Now, in order to balance the budget (tee-hee), a Pentagon whiz kid says, gee it ain’t fair that inactive duty troops get credit for two days of pay, when they only are working one day. Their brethren called up to federal service only get one day, so maybe we should change the system.

Well, considering that the active duty soldier also usually qualifies for the Basic Allowance for Quarters and the Basic Allowance for Subsistence (which people on Reserve inactive duty status don’t), plus allowances for uniforms and hazardous duty pay, and other benefits, it seems that given that they are probably underpaid for hazarding their bodies 24/7/52/365, I am not sure the inactive duty individual is overpaid.

But leave it to some active component or active Guard and Reserve (AGR) person not to understand the history behind the way things are the way they are.

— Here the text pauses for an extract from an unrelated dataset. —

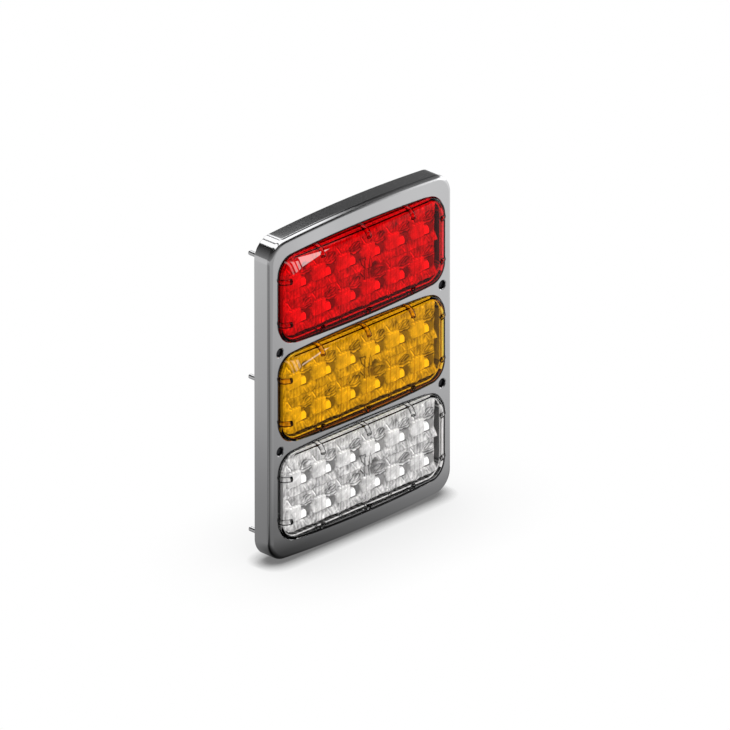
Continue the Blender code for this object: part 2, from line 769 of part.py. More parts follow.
# ---------------------------------------------------------------- flying leads
WIRE_TOP = 0.0028
BEND_START = -0.0075
BEND_R = 0.0071  # for a wire level with the outlet's centre; higher wires bend tighter
BEND_STEPS = 4
BEND_SPREAD = 0.9  # sideways spread over the bend, as a multiple of the wire's x offset
TAIL, TAIL_GROWTH = 0.020, 0.004  # tail length of the first wire, and what each later one adds
# after the bend: share of the tail length, spread in all, height above the bend's end
TAIL_STATIONS = ((0.5, 1.4, 0.0004), (1.0, 2.5, 0.0018))


def wire_path(x, y, dx, dy, tail):
    """Path of the wire that leaves the outlet at (x, y), offset (dx, dy) from its centre."""
    bend_r = BEND_R - dy
    path = [(x, y, WIRE_TOP), (x, y, BEND_START)]
    for angle in steps(0.0, QUARTER_TURN, BEND_STEPS)[1:]:
        path.append(
            (
                x + dx * BEND_SPREAD * math.sin(angle),
                y - bend_r * (1 - math.cos(angle)),
                BEND_START - bend_r * math.sin(angle),
            )
        )
    for share, spread, rise in TAIL_STATIONS:
        path.append((x + dx * spread, y - bend_r - share * tail, BEND_START - bend_r + rise))
    return path


def build_wires(colour, lamp_y, shades, offsets):
    """Out through the grommet, over a bend and down behind the lamp."""
    for i, (shade, (dx, dy)) in enumerate(zip(shades, offsets)):
        path = wire_path(OUTLET_X + dx, lamp_y + dy, dx, dy, TAIL + TAIL_GROWTH * i)
        add_object(f"{colour}_lamp_wire_{shade}", tube(path, WIRE_R), WIRE_FINISHES[shade])


def build_lamp(colour, lamp_y, shades):
    offsets = WIRE_OFFSETS[len(shades)]
    build_lens(colour, lamp_y)
    build_seal(colour, lamp_y)
    build_housing(colour, lamp_y)
    build_board(colour, lamp_y)
    build_optic(colour, lamp_y)
    build_lamp_screws(colour, lamp_y)
    build_grommet(colour, lamp_y, offsets)
    build_wires(colour, lamp_y, shades, offsets)


# ---------------------------------------------------------------- bezel screws and studs
FRONT_SCREW_SEAT = COUNTERBORE_FLOOR + CLEAR
FRONT_SCREW_TIP = -0.0055
STUD_TIP, STUD_TOP = -0.0091, 0.0097
STUD_CHAMFER = 0.0006


def build_bezel_screws():
    for i, (x, y) in enumerate(FRONT_SCREWS, 1):
        screw(
            f"bezel_screw_{i}",
            (x, y, FRONT_SCREW_SEAT),
            head_r=0.0033,
            head_h=0.0024,
            shank_r=STUD_R,
            length=FRONT_SCREW_SEAT - FRONT_SCREW_TIP,
            material=BLACK_ZINC,
        )


def build_studs():
    """Plain studs that stick out behind, chamfered at the rear end."""
    profile = (
        (0.0, STUD_TOP),
        (STUD_R, STUD_TOP),
        (STUD_R, STUD_TIP + STUD_CHAMFER),
        (STUD_R - STUD_CHAMFER, STUD_TIP),
        (0.0, STUD_TIP),
    )
    for i, (x, y) in enumerate(STUDS, 1):
        turned(f"rear_stud_{i}", profile, (x, y, 0.0), ZINC, segments=12)


# ---------------------------------------------------------------- build
build_bezel()
build_gasket()
for lamp in LAMPS:
    build_lamp(*lamp)
build_bezel_screws()
build_studs()
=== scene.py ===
"""Looks for the three-lamp trailer tail light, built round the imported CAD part.

Shapes are drawn in plan coordinates (x to the right, y up the face, h the height over the rear plane)
and stood up at the end, so plan (x, y, h) is world (x, -h, y). Metres.
"""

import math

import bmesh
import bpy
import numpy as np
from mathutils import Matrix, Vector


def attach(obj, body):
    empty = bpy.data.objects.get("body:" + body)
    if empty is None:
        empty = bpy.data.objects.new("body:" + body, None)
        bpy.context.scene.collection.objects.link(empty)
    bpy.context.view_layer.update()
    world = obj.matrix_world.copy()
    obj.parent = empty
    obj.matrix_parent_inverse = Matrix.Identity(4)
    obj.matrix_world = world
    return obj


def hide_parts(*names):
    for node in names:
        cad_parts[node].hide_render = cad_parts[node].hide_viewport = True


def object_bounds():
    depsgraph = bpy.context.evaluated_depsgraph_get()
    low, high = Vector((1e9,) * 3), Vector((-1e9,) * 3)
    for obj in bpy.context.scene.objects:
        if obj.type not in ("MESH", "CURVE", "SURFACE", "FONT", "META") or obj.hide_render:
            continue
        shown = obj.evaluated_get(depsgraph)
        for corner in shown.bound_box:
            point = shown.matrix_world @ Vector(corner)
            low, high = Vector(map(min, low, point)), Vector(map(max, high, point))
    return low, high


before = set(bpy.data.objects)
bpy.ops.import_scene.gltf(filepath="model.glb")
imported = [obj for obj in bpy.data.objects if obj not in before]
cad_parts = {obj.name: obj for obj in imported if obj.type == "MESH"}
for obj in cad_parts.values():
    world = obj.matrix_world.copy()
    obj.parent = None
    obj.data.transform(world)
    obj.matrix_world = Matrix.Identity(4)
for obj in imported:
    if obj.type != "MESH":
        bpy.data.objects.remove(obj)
CAD_LOW, CAD_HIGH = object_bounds()
STAND = Matrix.Rotation(math.pi / 2, 4, "X")
MM = 0.001

# ---------------------------------------------------------------- sizes taken over from the CAD part (mm)
BEZEL = dict(half_w=101.0, half_h=141.0, corner_r=18.0, bow_r=1265.0)
FACE, REAR, EDGE_R, WALL, SKIN = 20.0, 2.0, 4.0, 2.5, 3.0
PITCH = 85.3
LAMPS = (("red", 1), ("amber", 0), ("clear", -1))
LENS = dict(half_w=90.5, half_h=38.2, corner_r=17.0, bow_r=3300.0)
SHOULDER_R, LENS_WALL = 4.0, 2.2
FLANGE_LOW, FLANGE_TOP = 14.7, 16.7
RIB_R = 2.4
COLUMN_PITCH, ROW_PITCH = 27.25, 30.1
CUP_LOW, CUP_TOP = 6.4, 22.5
STUD_X, STUD_Y = 95.0, (121.9, 15.2, -117.1)
SCREW_X, SCREW_Y = 90.0, 42.65
OUTLET_X = 45.0
EARS = ((30.0, 42.5), (-30.0, 42.5), (60.0, -42.5), (-60.0, -42.5))


# ---------------------------------------------------------------- shape helpers
def steps(start, end, count):
    return [start + (end - start) * i / count for i in range(count + 1)]


def outline(half_w, half_h, corner_r, bow_r=None, corner_steps=14, edge_steps=14):
    """Counter-clockwise rounded rectangle, half_h high at its middle, its long edges arcs of bow_r."""
    xc = half_w - corner_r
    if bow_r:
        lean = math.asin(xc / (bow_r - corner_r))
        yc = half_h - bow_r + (bow_r - corner_r) * math.cos(lean)
        edge = [
            (bow_r * math.sin(t), half_h - bow_r + bow_r * math.cos(t))
            for t in steps(lean, 0.0, edge_steps)
        ]
    else:
        lean = 0.0
        yc = half_h - corner_r
        edge = [(x, half_h) for x in steps(xc, 0.0, edge_steps)]
    corner = [
        (xc + corner_r * math.cos(a), yc + corner_r * math.sin(a))
        for a in steps(0.0, math.pi / 2 - lean, corner_steps)
    ]
    quarter = corner + edge[1:]
    top = quarter + [(-x, y) for x, y in reversed(quarter[:-1])]
    return top + [(x, -y) for x, y in reversed(top)]


def grown(shape, grow, corner_steps=14, edge_steps=14):
    return outline(
        shape["half_w"] + grow,
        shape["half_h"] + grow,
        shape["corner_r"] + grow,
        shape["bow_r"] + grow if shape.get("bow_r") else None,
        corner_steps,
        edge_steps,
    )


def ring_at(points, h, cx=0.0, cy=0.0):
    return [(x + cx, y + cy, h) for x, y in points]


def circle(r, count, cx=0.0, cy=0.0, turn=0.0):
    return [
        (cx + r * math.cos(2 * math.pi * (i + turn) / count), cy + r * math.sin(2 * math.pi * (i + turn) / count))
        for i in range(count)
    ]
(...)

It is too deep for them.

It is like the guys who dreamed up the consolidating Active Duty, Guard and Reserve units under the same job rating scheme … but somehow forgetting that Guard members belong to the governor of the state (unless on federal duty) and Reserve and Active Duty folks belong always belong to the president. Slight problem there, as to who signs off on whose evaluation when you go up the rating chain.

Separation of powers can be a real bitch sometimes and make things more complicated than if the world was simple place and there was just one government.